Liegt wohl an der } Klammer. Wenn ich die aber wegmache bekomm ich einen IndexOutOfBounds-Fehler, weil das Element -1 nicht im Array definiert ist

@Blaubärs Lösung:
Die Lösung nehm ich deshalb nicht, weil ich sie absolut nicht kapiere!
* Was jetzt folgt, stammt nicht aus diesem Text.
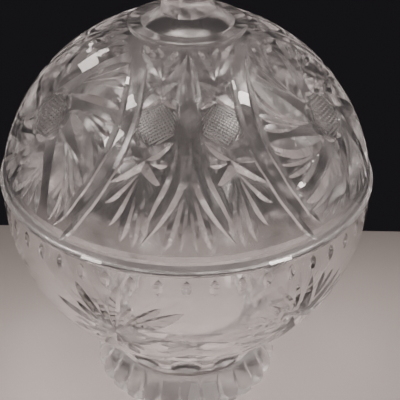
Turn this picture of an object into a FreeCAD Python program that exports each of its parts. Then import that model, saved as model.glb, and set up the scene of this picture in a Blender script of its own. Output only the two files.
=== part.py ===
import FreeCAD, Part
import os
import Sketcher

# Footed cut-crystal powder jar. Millimetres, +Z up, origin on the table under the centre of the foot.
# Four glass pieces: foot and bowl fused into the jar, dome and finial fused into the lift-off lid.

doc = FreeCAD.newDocument("PowderJar")
dims = doc.addObject("Spreadsheet::Sheet", "Dims")

DRIVING = {
    # foot: a flared disc with a sawtooth edge and a shallow hollow underneath
    "foot_edge_rad": 32.6,
    "foot_rest_rad": 30.4,
    "foot_recess_rad": 22.0,
    "foot_recess_deep": 1.2,
    "foot_edge_low": 1.8,
    "foot_edge_top": 4.2,
    "foot_flare_rad": 30.0,
    "foot_height": 12.0,
    "foot_teeth": 27,
    "tooth_half_wide": 2.7,
    "tooth_deep": 1.8,
    # bowl: a near-sphere that sweeps in to the foot
    "neck_rad": 26.5,
    "taper_rad": 37.0,
    "taper_top": 28.8,
    "taper_curve": 36.0,
    "bowl_rad": 60.0,
    "rim_rad": 59.4,
    "rim_height": 82.0,
    "rim_bevel": 0.6,
    "mouth_rad": 54.0,
    "mouth_deep": 5.0,
    "bowl_in_rad": 54.0,
    "bowl_in_low_rad": 27.0,
    "bowl_in_low": 29.2,
    "bowl_floor_curve": 48.0,
    "bowl_floor": 20.0,
    "bowl_floor_flat": 9.0,
    # lid: a spherical dome with a locating flange below and a flat collar on top
    "lid_rad": 60.6,
    "lid_edge_rad": 59.9,
    "lid_edge_rise": 0.6,
    "flange_out_rad": 53.3,
    "flange_in_rad": 51.2,
    "flange_deep": 3.5,
    "lid_in_rad": 53.6,
    "lid_in_low_rad": 52.5,
    "lid_in_low": 84.5,
    "lid_in_top": 127.1,
    "lid_in_flat": 5.0,
    "collar_rad": 18.1,
    "collar_low": 131.3,
    "collar_top": 132.8,
    "collar_bevel": 0.5,
    # finial: a low round cone, then a faceted skirt, waist and knob, four wide and four narrow sides in plan
    "finial_foot_rad": 14.1,
    "finial_foot_top_rad": 8.6,
    "finial_foot_high": 3.2,
    "knob_skirt_rad": 8.6,
    "knob_waist_rad": 7.0,
    "knob_waist_rise": 8.0,
    "knob_wide_rad": 14.0,
    "knob_wide_rise": 24.5,
    "knob_table_rad": 7.0,
    "knob_high": 32.0,
}
for row, (alias, value) in enumerate(DRIVING.items(), start=1):
    dims.set("A%d" % row, alias)
    dims.set("B%d" % row, str(value))
    dims.setAlias("B%d" % row, alias)
doc.recompute()


def origin_plane(body, role):
    """Return one of the body's own origin planes."""
    return [feature for feature in body.Origin.OriginFeatures if feature.Role == role][0]


def dim(expression):
    """Value of a sum of aliases and numbers, used to draw sketch geometry where its constraints put it."""
    total = 0.0
    for term in expression.replace("-", "+-").split("+"):
        sign = -1.0 if term.startswith("-") else 1.0
        name = term.lstrip("-")
        total += sign * (DRIVING[name] if name in DRIVING else float(name))
    return total


def sheet_expression(expression):
    """The same sum for the expression engine, with the sheet's name before each alias."""
    words = expression.replace("-", " - ").replace("+", " + ").split()
    return " ".join("Dims." + word if word in DRIVING else word for word in words)


def arc_centre(start, end, radius, side):
    """Centre of the arc of the given radius through two points, on the left (1) or right (-1) of the chord."""
    chord = end.sub(start)
    middle = (start + end).multiply(0.5)
    reach = (radius ** 2 - (chord.Length / 2) ** 2) ** 0.5
    normal = FreeCAD.Vector(-chord.y, chord.x, 0).normalize()
    return middle + normal.multiply(reach * side)


def half_section(body, name, corners, arcs):
    """Closed half section on XZ. corners: (radius, height) sums; arcs: {edge index: (radius alias, side)}."""
    sketch = body.newObject("Sketcher::SketchObject", name)
    sketch.AttachmentSupport = [(origin_plane(body, "XZ_Plane"), "")]
    sketch.MapMode = "FlatFace"
    points = [FreeCAD.Vector(dim(x), dim(z), 0) for x, z in corners]
    ends = []
    for index, start in enumerate(points):
        end = points[(index + 1) % len(points)]
        if index in arcs:
            alias, side = arcs[index]
            centre = arc_centre(start, end, DRIVING[alias], side)
            circle = Part.Circle(centre, FreeCAD.Vector(0, 0, 1), DRIVING[alias])
            if side > 0:
                arc = Part.ArcOfCircle(circle, circle.parameter(start), circle.parameter(end))
                ends.append((sketch.addGeometry(arc), 1, 2))
            else:
                arc = Part.ArcOfCircle(circle, circle.parameter(end), circle.parameter(start))
                ends.append((sketch.addGeometry(arc), 2, 1))
        else:
            ends.append((sketch.addGeometry(Part.LineSegment(start, end)), 1, 2))
    for index, (edge, first, last) in enumerate(ends):
        after, after_first, _ = ends[(index + 1) % len(ends)]
        sketch.addConstraint(Sketcher.Constraint("Coincident", edge, last, after, after_first))
    for index, (edge, first, last) in enumerate(ends):
        x, z = corners[index]
        if dim(x) == 0:
            sketch.addConstraint(Sketcher.Constraint("PointOnObject", edge, first, -2))
        else:
            number = sketch.addConstraint(Sketcher.Constraint("DistanceX", -1, 1, edge, first, dim(x)))
            sketch.setExpression("Constraints[%d]" % number, sheet_expression(x))
        if dim(z) == 0:
            sketch.addConstraint(Sketcher.Constraint("PointOnObject", edge, first, -1))
        else:
            number = sketch.addConstraint(Sketcher.Constraint("DistanceY", -1, 1, edge, first, dim(z)))
            sketch.setExpression("Constraints[%d]" % number, sheet_expression(z))
        if index in arcs:
            alias = arcs[index][0]
            number = sketch.addConstraint(Sketcher.Constraint("Radius", edge, DRIVING[alias]))
            sketch.setExpression("Constraints[%d]" % number, "Dims." + alias)
    return sketch


def turned_body(label, corners, arcs):
    """A PartDesign body turned about Z from one half section."""
    body = doc.addObject("PartDesign::Body", label + "_turned")
    sketch = half_section(body, label + "_section", corners, arcs)
    turned = body.newObject("PartDesign::Revolution", label + "_turn")
    turned.Profile = sketch
    turned.ReferenceAxis = (sketch, ["V_Axis"])
    turned.Angle = 360
    body.Tip = turned
    doc.recompute()
    return body


def make_foot():
    """Flared foot: turned disc, then one V notch in its edge repeated all round."""
    body = turned_body("foot", [
        ("0", "foot_recess_deep"),
        ("foot_recess_rad", "foot_recess_deep"),
        ("foot_recess_rad+1.2", "0"),
        ("foot_rest_rad", "0"),
        ("foot_edge_rad", "foot_edge_low"),
        ("foot_edge_rad", "foot_edge_top"),
        ("neck_rad", "foot_height"),
        ("0", "foot_height"),
    ], {5: ("foot_flare_rad", -1)})
    notch = body.newObject("Sketcher::SketchObject", "tooth_notch")
    notch.AttachmentSupport = [(origin_plane(body, "XY_Plane"), "")]
    notch.MapMode = "FlatFace"
    edge = DRIVING["foot_edge_rad"]
    corners = [
        FreeCAD.Vector(edge - DRIVING["tooth_deep"], 0, 0),
        FreeCAD.Vector(edge + 1, DRIVING["tooth_half_wide"] + 1, 0),
        FreeCAD.Vector(edge + 1, -DRIVING["tooth_half_wide"] - 1, 0),
    ]
    for index, corner in enumerate(corners):
        notch.addGeometry(Part.LineSegment(corner, corners[(index + 1) % 3]))
    for index in range(3):
        notch.addConstraint(Sketcher.Constraint("Coincident", index, 2, (index + 1) % 3, 1))
    notch.addConstraint(Sketcher.Constraint("PointOnObject", 0, 1, -1))
    notch.addConstraint(Sketcher.Constraint("Symmetric", 1, 1, 1, 2, -1))
    apex = notch.addConstraint(Sketcher.Constraint("DistanceX", -1, 1, 0, 1, corners[0].x))
    notch.setExpression("Constraints[%d]" % apex, "Dims.foot_edge_rad - Dims.tooth_deep")
    mouth = notch.addConstraint(Sketcher.Constraint("DistanceX", -1, 1, 1, 1, corners[1].x))
    notch.setExpression("Constraints[%d]" % mouth, "Dims.foot_edge_rad + 1")
    width = notch.addConstraint(Sketcher.Constraint("DistanceY", 1, 2, 1, 1, 2 * corners[1].y))
    notch.setExpression("Constraints[%d]" % width, "2 * (Dims.tooth_half_wide + 1)")
    cut = body.newObject("PartDesign::Pocket", "tooth_cut")
    cut.Profile = notch
    cut.Midplane = True
    cut.setExpression("Length", "Dims.foot_height * 3")
    body.Tip = cut
    doc.recompute()
    ring = body.newObject("PartDesign::PolarPattern", "teeth")
    ring.Originals = [cut]
    ring.Axis = (notch, ["N_Axis"])
    ring.Angle = 360
    ring.setExpression("Occurrences", "Dims.foot_teeth")
    body.Tip = ring
    return body


def make_bowl():
    """Bowl: near-spherical outside that sweeps in to the foot, straight-sided mouth that takes the lid's flange."""
    return turned_body("bowl", [
        ("0", "foot_height"),
        ("neck_rad", "foot_height"),
        ("taper_rad", "taper_top"),
        ("rim_rad", "rim_height-rim_bevel"),
        ("rim_rad-rim_bevel", "rim_height"),
        ("mouth_rad", "rim_height"),
        ("mouth_rad", "rim_height-mouth_deep"),
        ("bowl_in_low_rad", "bowl_in_low"),
        ("bowl_floor_flat", "bowl_floor"),
        ("0", "bowl_floor"),
    ], {1: ("taper_curve", -1), 2: ("bowl_rad", 1), 6: ("bowl_in_rad", -1), 7: ("bowl_floor_curve", -1)})


def make_lid():
    """Dome of the lid with its locating flange, flat seat and the collar round the finial."""
    return turned_body("lid", [
        ("flange_in_rad", "rim_height-flange_deep"),
        ("flange_out_rad", "rim_height-flange_deep"),
        ("flange_out_rad", "rim_height"),
        ("lid_edge_rad-lid_edge_rise", "rim_height"),
        ("lid_edge_rad", "rim_height+lid_edge_rise"),
        ("collar_rad", "collar_low"),
        ("collar_rad", "collar_top-collar_bevel"),
        ("collar_rad-collar_bevel", "collar_top"),
        ("0", "collar_top"),
        ("0", "lid_in_top"),
        ("lid_in_flat", "lid_in_top"),
        ("lid_in_low_rad", "lid_in_low"),
        ("flange_in_rad", "rim_height"),
    ], {4: ("lid_rad", 1), 10: ("lid_in_rad", -1)})


def square_loft(label, turn, spread):
    """Four-sided loft through the knob's levels; spread is the flat's distance over the corner radius."""
    levels = [
        ("knob_skirt_rad", "0"),
        ("knob_waist_rad", "Dims.knob_waist_rise"),
        ("knob_wide_rad", "Dims.knob_wide_rise"),
        ("knob_table_rad", "Dims.knob_high"),
    ]
    sections = []
    for number, (radius, rise) in enumerate(levels):
        square = doc.addObject("Part::RegularPolygon", "%s_level_%d" % (label, number))
        square.Polygon = 4
        square.setExpression("Circumradius", "Dims.%s * %.4f / cos(45 deg)" % (radius, spread))
        square.Placement = FreeCAD.Placement(
            FreeCAD.Vector(0, 0, 0), FreeCAD.Rotation(FreeCAD.Vector(0, 0, 1), turn))
        square.setExpression(
            "Placement.Base.z", "Dims.collar_top + Dims.finial_foot_high + %s" % rise)
        sections.append(square)
    loft = doc.addObject("Part::Loft", label)
    loft.Sections = sections
    loft.Solid = True
    loft.Ruled = True
    return loft


def make_finial():
    """Finial: low turned cone that lies on the collar, under a stem and knob with wide and narrow facets."""
    wide_flats = square_loft("wide_flats", -6.6, 0.848)
    narrow_flats = square_loft("narrow_flats", 38.4, 0.974)
    knob = doc.addObject("Part::MultiCommon", "knob")
    knob.Shapes = [wide_flats, narrow_flats]
    foot = turned_body("finial_foot", [
        ("0", "collar_top"),
        ("finial_foot_rad", "collar_top"),
        ("finial_foot_top_rad", "collar_top+finial_foot_high"),
        ("0", "collar_top+finial_foot_high"),
    ], {})
    finial = doc.addObject("Part::MultiFuse", "finial_solid")
    finial.Shapes = [foot, knob]
    finial.Refine = True
    return finial


pieces = {"foot": make_foot(), "bowl": make_bowl(), "lid": make_lid(), "finial": make_finial()}
doc.recompute()

for feature in doc.Objects:
    if "Invalid" in feature.State or "Error" in feature.State:
        raise RuntimeError("%s did not recompute: %s" % (feature.Name, feature.State))

os.makedirs("parts", exist_ok=True)
for node, piece in pieces.items():
    piece.Label = node
    shape = piece.Shape
    if shape.isNull() or not shape.isValid() or len(shape.Solids) != 1:
        raise RuntimeError("%s is not one valid solid" % node)
    shape.exportStep("parts/%s.step" % node)
    box = shape.optimalBoundingBox()
    print("%-8s volume %9.1f mm3  box %.2f..%.2f  %.2f..%.2f  %.2f..%.2f" % (
        node, shape.Volume, box.XMin, box.XMax, box.YMin, box.YMax, box.ZMin, box.ZMax))
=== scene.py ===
import math
import bmesh
import bpy
from mathutils import Matrix, Vector


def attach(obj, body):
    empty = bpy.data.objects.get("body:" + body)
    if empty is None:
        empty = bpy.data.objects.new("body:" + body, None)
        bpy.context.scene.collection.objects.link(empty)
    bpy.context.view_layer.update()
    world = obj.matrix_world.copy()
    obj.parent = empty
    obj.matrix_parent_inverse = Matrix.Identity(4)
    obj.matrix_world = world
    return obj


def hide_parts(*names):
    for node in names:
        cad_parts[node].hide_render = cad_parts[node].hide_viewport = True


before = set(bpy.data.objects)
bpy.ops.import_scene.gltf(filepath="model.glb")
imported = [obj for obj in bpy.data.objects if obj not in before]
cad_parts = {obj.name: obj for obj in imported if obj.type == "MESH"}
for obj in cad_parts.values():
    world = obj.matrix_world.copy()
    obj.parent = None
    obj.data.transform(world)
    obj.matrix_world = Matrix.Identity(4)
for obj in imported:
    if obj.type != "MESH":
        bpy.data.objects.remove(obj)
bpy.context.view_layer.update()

# Lengths of the glass are millimetres, and finish_glass scales its meshes to metres. Stage, lights and
# camera are in metres. Azimuth is measured from the front (-Y) towards +X, and latitude from the horizontal
# through a ball's centre. A ball is (radius, height of its centre).

MM = 0.001
RIM_Z = 82.0
LID_BALL = (60.6, 73.7)
BOWL_BALL = (60.0, 76.0)
COLLAR_R, COLLAR_Z = 18.1, 132.8
FINIAL_R = 14.1
NECK_R, NECK_Z = 26.5, 12.0
SEGMENTS = 192
SHARP_ANGLE = 20

# Every cut runs out this far above the glass, so that its ends leave no step.
RUN_OUT = 0.04


def ball_direction(az, lat):
    """Unit vector from a ball's centre at an azimuth and latitude in degrees."""
    a, b = math.radians(az), math.radians(lat)
    return Vector((math.sin(a) * math.cos(b), -math.cos(a) * math.cos(b), math.sin(b)))


def on_ball(ball, az, lat):
    """Point and outward normal on a ball."""
    n = ball_direction(az, lat)
    return n * ball[0] + Vector((0, 0, ball[1])), n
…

Und ehrlichgesagt habe ich lieber einen Code, der nicht sehr schön ist, den ich verstehe und der funzt, als einen Code, der schön ist, funzt, und den ich absolut nicht verstehe.


----------



## Illuvatar (29. Mrz 2009)

Um trotzdem nochmal zum Comparator zurück zu kommen:
Hier eine Version, die meiner Meinung nach den Kontrakt (inklusive Antisymmetrie) vollständig erfüllt:

[HIGHLIGHT="Java"]import java.util.*;

public class Test {
  public static void main(String[] args) {
    Character[] chars = {
      'A', 'b', 'q', 's', 'Q', 'a', 's'
    };
    Arrays.sort(chars, new Comparator<Character>(){
      public int compare(Character c1, Character c2) {
        int value1 = Character.toLowerCase(c1) * 2;
        if (Character.isLowerCase(c1)) value1++;
        int value2 = Character.toLowerCase(c2) * 2;
        if (Character.isLowerCase(c2)) value2++;
        return value1 - value2;
      }
    });
    System.out.println(Arrays.toString(chars));
  }
}
[/HIGHLIGHT]


----------